# [Word] begins with [letter]



## Dodgit

Hi,

I have a series of advertising slogans using basically the same idea. Say the name of the manufacturer begins with the letter K and it wants to be seen as reliable - the slogan would be:

Reliability begins with a K

My question is, could this work in Korean? If so, would it be as simple as saying:

신뢰성은 K로 시작됩니다

or 

신뢰성은 공로 시작됩니다?

Thanks (and sorry if it's a silly question!)


----------



## boomluck

Dodgit said:


> Reliability begins with a K
> 
> My question is, could this work in Korean? If so, would it be as simple as saying:
> 
> 신뢰성은 K로 시작됩니다



I am not sure what 공 means there in the second sentence, but the English sentence and Korean translation seem right.


----------



## Dodgit

Thanks very much. The 공 was supposed to be the first character of the Korean nane and so correspond to the K (the first letter of the English name) in the first sentence. Does that work?


----------



## boomluck

Dodgit said:


> Thanks very much. The 공 was supposed to be the first character of the Korean nane and so correspond to the K (the first letter of the English name) in the first sentence. Does that work?



oh, in that case, just be careful with the post-position, which is the 로. 

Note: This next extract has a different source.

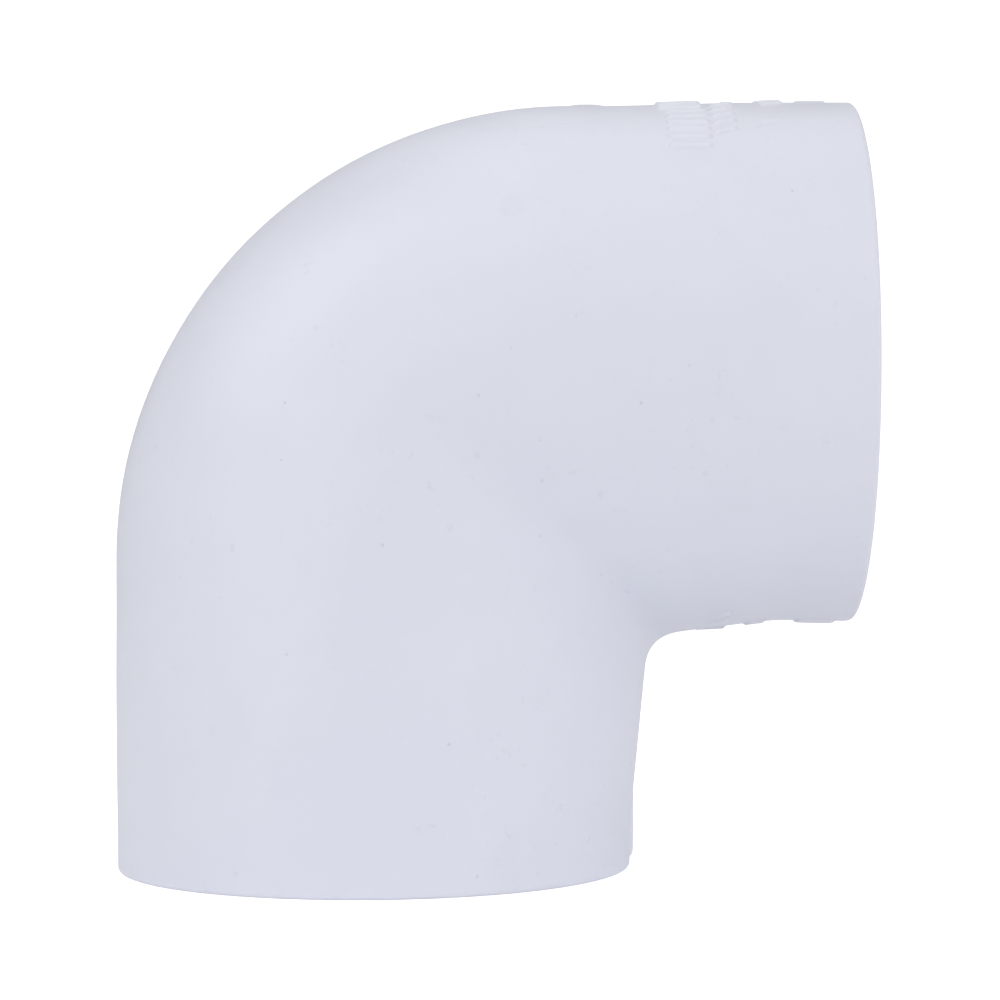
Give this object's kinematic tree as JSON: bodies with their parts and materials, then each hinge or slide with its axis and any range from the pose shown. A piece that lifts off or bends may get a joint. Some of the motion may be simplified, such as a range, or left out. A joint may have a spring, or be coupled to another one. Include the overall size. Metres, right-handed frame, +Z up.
{
  "type": "pipe elbow",
  "caption": "90 degree white PVC pipe elbow with a plain solvent-weld socket and pipe stop at each end, rounded heel and filleted throat, nominal size 1 inch.",
  "frame": {"origin": "middle of the footprint, on the surface that the elbow stands on with its lower mouth down", "axes": "+Z up along the lower hub's axis, which leaves downwards along -Z; +X along the side hub's axis, out of its mouth; +Y across the elbow, square to its plane of symmetry"},
  "size_m": [0.0592, 0.0418, 0.0614],
  "materials": {
    "pvc": "satin"
  },
  "bodies": {
    "root": {"elbow_body": "pvc"}
  },
  "joints": []
}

If the name doesn't have a final consonant, we use 로.
But if the name has a final consonant, we use 으로. Except for ㄹ.

신뢰성은 마음으로 시작됩니다.
신뢰성은 소리로 시작됩니다.
신뢰성은 마을로 시작됩니다. (The exception. 마을으로 x)
신뢰성은 멋으로 시작됩니다.

As I was writing the examples, I kind of had the feeling that 로 or 으로 wouldn't work for some nouns. The post-position should change depending on which noun is used.


----------



## Dodgit

Much appreciated!


----------